Hannah Sabbagh Shakir
|Birth||1895, Lebanon, Lebanon|
|Death||22 April 1990 (aged 95 years)|
Hannah Sabbagh Shakir (1895-1990) was a Lebanese-American businesswoman who co-founded the Lebanese-Syrian Ladies' Aid Society of Boston and served as its first president. The Society's fundraising events made it a center of social life for Boston's Arabic-speaking community for many years. Shakir was also an entrepreneur who went from working in a factory to owning a successful clothing factory. She is remembered on the Boston Women's Heritage Trail.
She was born in 1895 in a small village in the mountains of Lebanon. In 1907, she migrated with her family to the United States. At the age of fourteen she began working in the textile mills of Fall River, Massachusetts. She said in an interview later, "We made gingham. I learned to operate the looms, six big looms, just like a man. I did it very well." As a young woman she worked as a stitcher in a Boston textile factory.
Lebanese-Syrian Ladies' Aid Society
On November 13, 1917, Hannah Sabbagh Shakir and 26 other immigrant women from St. George's Orthodox Church formed a group called the Society for the Relief of Syria and Lebanon. The original aim was to provide aid to people in their homeland who were suffering from hunger, terror, and disease in the wake of World War I. The women went door-to-door recruiting members, and within a week their ranks had grown to more than 250. Members were mostly from Mount Lebanon, Beirut, and Damascus, and included Maronites and Melkites as well as Orthodox Christians. As more and more refugees arrived in the United States, the women decided to focus on helping needy Syrian and Lebanese people in the Boston area, and in July 1918 they renamed the group the Syrian Ladies' Aid Society of Boston. (At the time, Arabic-speaking immigrants were usually referred to as Syrians, since most of them came from the Ottoman Province of Syria, which included what is now Lebanon, most of Jordan, Palestine/Israel, and Syria.)

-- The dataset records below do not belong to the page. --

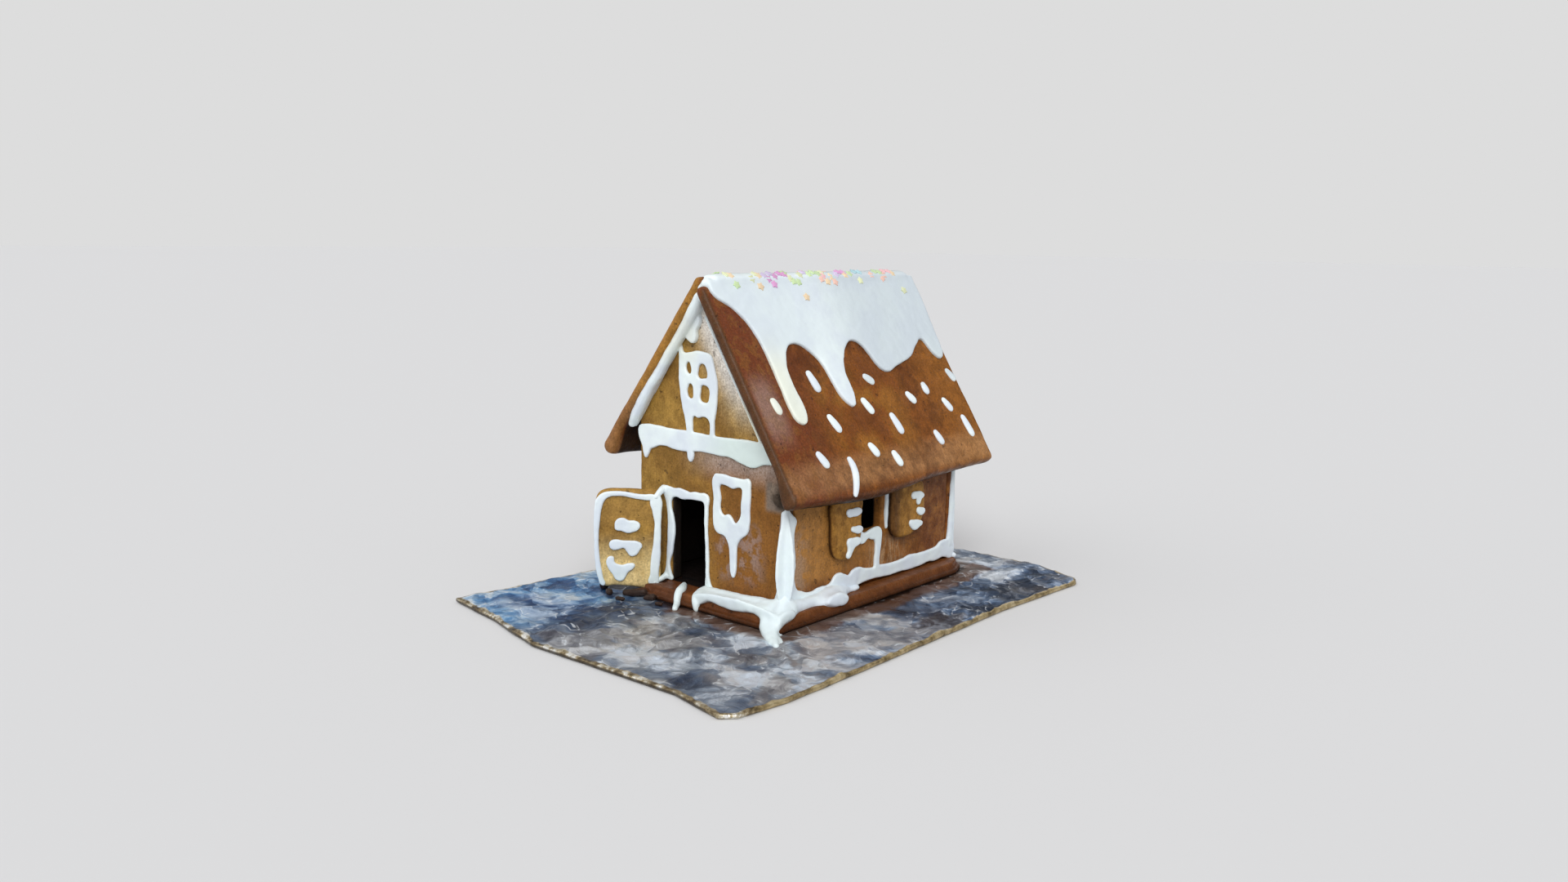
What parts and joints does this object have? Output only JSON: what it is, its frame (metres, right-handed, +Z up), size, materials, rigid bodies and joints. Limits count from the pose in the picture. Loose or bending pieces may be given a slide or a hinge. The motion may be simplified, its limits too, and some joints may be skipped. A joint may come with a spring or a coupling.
{
  "type": "gingerbread house",
  "caption": "Gingerbread house with piped icing, an open door, shuttered windows and an iced roof with star sprinkles, standing on its foil-covered cake board.",
  "frame": {"origin": "middle of the board's underside", "axes": "+Z up, +Y from the door to the back of the house, +X to the right as seen from in front of the door"},
  "size_m": [0.2568, 0.3434, 0.202],
  "materials": {
    "golden_gingerbread": "matte golden brown bake with a fine darker grain",
    "dark_gingerbread": "red-brown bake with a soft sheen",
    "icing": "set white sugar icing, smooth and slightly glossy",
    "board_foil": "crumpled kitchen foil over card"
  },
  "bodies": {
    "root": {"foil_board": "board_foil", "base_plate": "dark_gingerbread", "base_icing": "icing", "front_gable": "golden_gingerbread", "back_gable": "dark_gingerbread", "right_wall": "dark_gingerbread", "left_wall": "dark_gingerbread", "roof_right": "dark_gingerbread", "roof_left": "dark_gingerbread", "roof_icing": "icing", "door_leaf": "golden_gingerbread", "shutter_right_near": "golden_gingerbread", "shutter_right_far": "golden_gingerbread", "shutter_left_near": "golden_gingerbread", "shutter_left_far": "golden_gingerbread"}
  },
  "joints": []
}
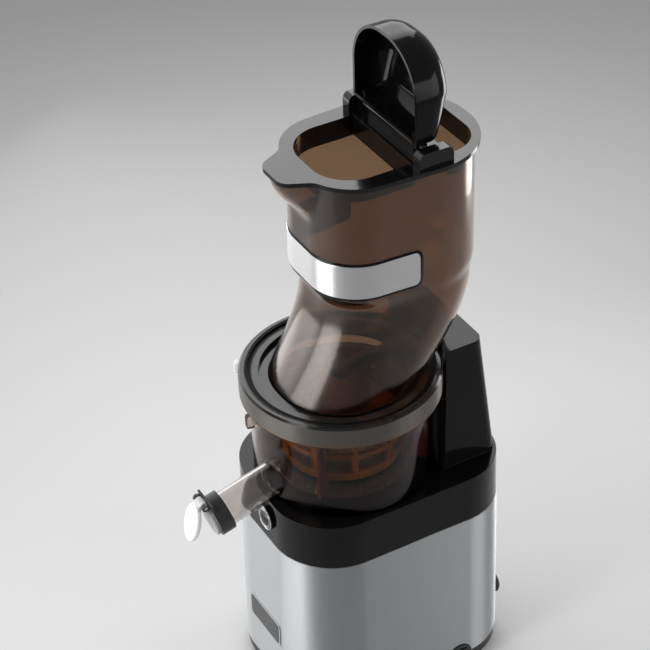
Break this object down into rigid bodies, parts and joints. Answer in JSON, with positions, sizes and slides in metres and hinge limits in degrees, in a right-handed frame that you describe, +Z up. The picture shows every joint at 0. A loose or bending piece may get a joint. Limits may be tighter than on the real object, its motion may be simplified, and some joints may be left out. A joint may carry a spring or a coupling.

To raise funds, the women put collection boxes in local stores, sold and raffled off their own handmade lace and embroidery, and organized dances, rummage sales, plays, picnics, and other activities. With the proceeds, they supplied poor families with milk, coal, and other aid, such as a pair of eyeglasses for a young girl. They held their first meetings in rooms provided by St. George's Church. By May 1920 they were able to rent their own flat.
In addition to fundraising, the women visited the sick in hospitals, marched in parades, and hosted prominent speakers such as Abraham Mitrie Rihbany and Kahlil Gibran. Men who paid dues were also admitted as honorary members, and helped out in various ways. By the mid-1920s the club had 400 members and was headquartered at 101 Tyler Street—next door to Denison House, the neighborhood settlement house. In 1929, the Society bought a house at 44 West Newton Street. Following the stock market crash of 1929, the Society served as an informal employment agency and provided financial aid to the families of the unemployed.

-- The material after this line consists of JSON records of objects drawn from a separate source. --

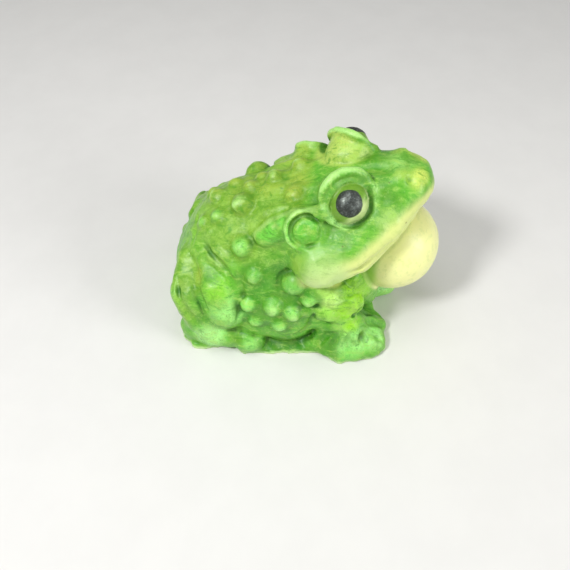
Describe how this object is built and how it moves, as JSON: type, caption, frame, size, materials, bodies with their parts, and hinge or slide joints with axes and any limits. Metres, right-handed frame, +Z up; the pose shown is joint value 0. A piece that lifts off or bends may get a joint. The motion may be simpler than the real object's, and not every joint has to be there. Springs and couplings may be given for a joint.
{
  "type": "toad figurine",
  "caption": "Squat warty toad ornament with an inflated throat sac, ringed bulging eyes and domed dark pupils, cast to sit on its own flat base.",
  "frame": {"origin": "centre of the object's box, on the flat base plane", "axes": "+Z up, -Y towards the nose, +X towards the toad's own left"},
  "size_m": [0.0284, 0.043, 0.0329],
  "materials": {
    "painted_casting": "satin translucent green wash over pale cream casting resin",
    "pupil_bead": "charcoal with a fine metallic fleck, semi-gloss"
  },
  "bodies": {
    "root": {"toad_body": "painted_casting", "pupil_right": "pupil_bead", "pupil_left": "pupil_bead"}
  },
  "joints": []
}
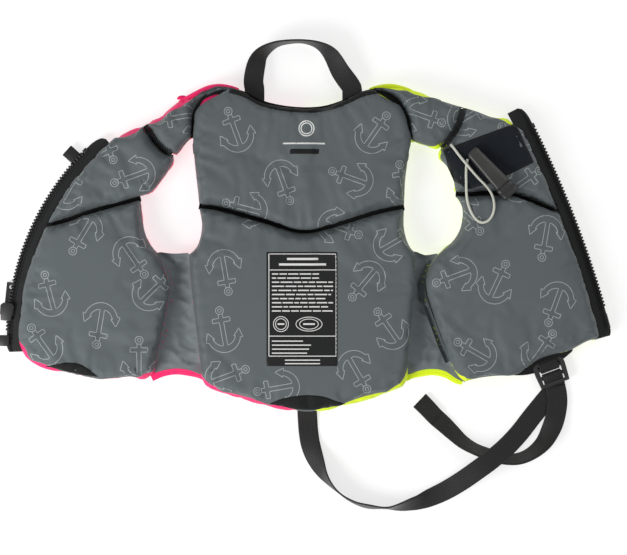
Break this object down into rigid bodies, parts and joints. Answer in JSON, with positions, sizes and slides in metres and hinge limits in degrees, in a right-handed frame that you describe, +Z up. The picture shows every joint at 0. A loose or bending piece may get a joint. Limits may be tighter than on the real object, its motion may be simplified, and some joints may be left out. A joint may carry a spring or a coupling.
{
  "type": "life jacket",
  "caption": "Child's foam life jacket lying open on its outside: back panel, folding fronts, zip, grab handle, leg strap with buckle, and whistle on a lanyard.",
  "frame": {"origin": "centre line of the back panel, on the outer cloth it lies on, at mid-height of the care label", "axes": "+X to the front that carries the whistle, +Y to the grab handle, +Z up out of the lining"},
  "size_m": [0.6187, 0.4767, 0.0433],
  "materials": {
    "foam": "soft closed-cell foam",
    "lining": "matte woven polyester",
    "shell_pink": "smooth coated cloth",
    "shell_yellow": "smooth coated cloth",
    "black_plastic": "moulded satin",
    "zip_teeth": "moulded satin",
    "zip_tape": "ribbed tape",
    "whistle_plastic": "moulded satin",
    "lanyard": "braided cord",
    "pocket_cloth": "soft loop cloth",
    "label_cloth": "printed satin",
    "black_cloth": "ribbed binding",
    "webbing": "woven webbing"
  },
  "bodies": {
    "back": {"back_shell_pink": "shell_pink", "back_shell_yellow": "shell_yellow", "back_foam_upper": "foam", "back_foam_lower": "foam", "back_liner_upper": "lining", "back_liner_lower": "lining", "back_groove_strip": "black_cloth", "neck_binding": "black_cloth", "care_label": "label_cloth", "back_strap_patch": "black_cloth", "handle_bar_tacks": "webbing", "leg_strap_back": "webbing"},
    "grab_handle": {"grab_handle": "webbing"},
    "left_front": {"left_upper_shell": "shell_pink", "left_lower_shell": "shell_pink", "left_shoulder_foam": "foam", "left_upper_foam": "foam", "left_lower_foam": "foam", "left_shoulder_liner": "lining", "left_upper_liner": "lining", "left_lower_liner": "lining", "left_groove_strip": "black_cloth", "left_side_panel": "lining", "left_side_shell": "shell_pink", "left_side_hem": "shell_pink", "left_strap_patch": "black_cloth", "left_ribbon_loop": "webbing", "left_zip_tape": "zip_tape", "left_zip_teeth": "zip_teeth", "left_zip_stop": "zip_teeth", "left_zip_box": "zip_teeth"},
    "zip_slider": {"zip_slider": "black_plastic"},
    "zip_pull": {"zip_pull": "black_plastic"},
    "right_front": {"right_upper_shell": "shell_yellow", "right_lower_shell": "shell_yellow", "right_shoulder_foam": "foam", "right_upper_foam": "foam", "right_lower_foam": "foam", "right_shoulder_liner": "lining", "right_upper_liner": "lining", "right_lower_liner": "lining", "right_groove_strip": "black_cloth", "right_side_panel": "lining", "right_side_shell": "shell_yellow", "right_side_hem": "shell_yellow", "right_strap_patch": "black_cloth", "right_zip_tape": "zip_tape", "right_zip_teeth": "zip_teeth", "right_zip_stop": "zip_teeth", "right_zip_pin": "zip_teeth", "whistle_pocket": "pocket_cloth", "leg_strap_front": "webbing", "leg_strap_tail": "webbing", "whistle_lanyard": "lanyard"},
    "strap_buckle": {"strap_buckle": "black_plastic", "strap_wrap": "webbing", "buckle_tab": "webbing"},
    "whistle": {"whistle": "whistle_plastic"}
  },
  "joints": [
    {"name": "left_front_fold", "type": "hinge", "parent": "back", "child": "left_front", "pos_m": [-0.118, 0, 0.031], "axis": [0, 1, 0], "range_deg": [0, 120]},
    {"name": "right_front_fold", "type": "hinge", "parent": "back", "child": "right_front", "pos_m": [0.112, 0, 0.031], "axis": [0, -1, 0], "range_deg": [0, 120]},
    {"name": "handle_lift", "type": "hinge", "parent": "back", "child": "grab_handle", "pos_m": [0, 0.2105, 0.014], "axis": [1, 0, 0], "range_deg": [0, 90]},
    {"name": "slider_travel", "type": "hinge", "parent": "left_front", "child": "zip_slider", "pos_m": [-0.02744, -0.04115, 0.009], "axis": [0, 0, -1], "range_deg": [-2.4, 32]},
    {"name": "pull_swing", "type": "hinge", "parent": "zip_slider", "child": "zip_pull", "pos_m": [-0.30151, -0.01216, 0.0029], "axis": [-0.9945, 0.1052, 0], "range_deg": [0, 170]},
    {"name": "buckle_lift", "type": "hinge", "parent": "right_front", "child": "strap_buckle", "pos_m": [0.24333, -0.05725, 0.0086], "axis": [-0.9397, -0.342, 0], "range_deg": [0, 60]},
    {"name": "whistle_lift", "type": "hinge", "parent": "right_front", "child": "whistle", "pos_m": [0.1655, 0.149, 0.0313], "axis": [-0.7349, -0.6782, 0], "range_deg": [0, 90]}
  ]
}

In 1962 the club was renamed the Lebanese-Syrian Ladies' Aid Society. Membership began to decline in the 1960s. As of 2017 it still existed as a nonprofit organization based in Westwood, Massachusetts.

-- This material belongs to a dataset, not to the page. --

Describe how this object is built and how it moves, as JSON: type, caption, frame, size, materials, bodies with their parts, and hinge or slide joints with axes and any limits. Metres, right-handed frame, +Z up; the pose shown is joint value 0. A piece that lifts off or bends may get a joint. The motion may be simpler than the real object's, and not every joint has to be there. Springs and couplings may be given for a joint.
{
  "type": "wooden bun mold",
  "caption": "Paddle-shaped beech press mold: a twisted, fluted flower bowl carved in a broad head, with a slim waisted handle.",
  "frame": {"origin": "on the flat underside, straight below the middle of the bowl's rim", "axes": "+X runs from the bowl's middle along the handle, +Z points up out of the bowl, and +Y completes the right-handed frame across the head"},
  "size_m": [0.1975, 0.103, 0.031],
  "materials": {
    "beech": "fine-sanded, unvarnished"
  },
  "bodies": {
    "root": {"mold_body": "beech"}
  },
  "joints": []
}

The records of the Society from 1917-2005 are on file at the Schlesinger Library, Radcliffe Institute for Advanced Study, Harvard University. Other records are included in the Evelyn Shakir Collection at the Arab American National Museum Archives.
In the 1920s, Hannah and her brother Naseeb started a small apron factory in East Boston, where they were living at the time. After some initial success they made the mistake of moving to downtown Boston, where the high rent drove them out of business. For the next twenty years she worked for other people. In 1944 she opened her own textile factory, Parkway Manufacturing in West Roxbury, Boston, which employed fifteen people and manufactured women's clothing for thirty years.
She retired at the age of 71 and died on April 22, 1990.
Shakir's daughter, Evelyn Shakir, was a pioneer in the field of Arab American literature. Evelyn Shakir included her mother's history with those of other Arab-American women in her scholarly work, Bint Arab: Arab and Arab American women in the United States.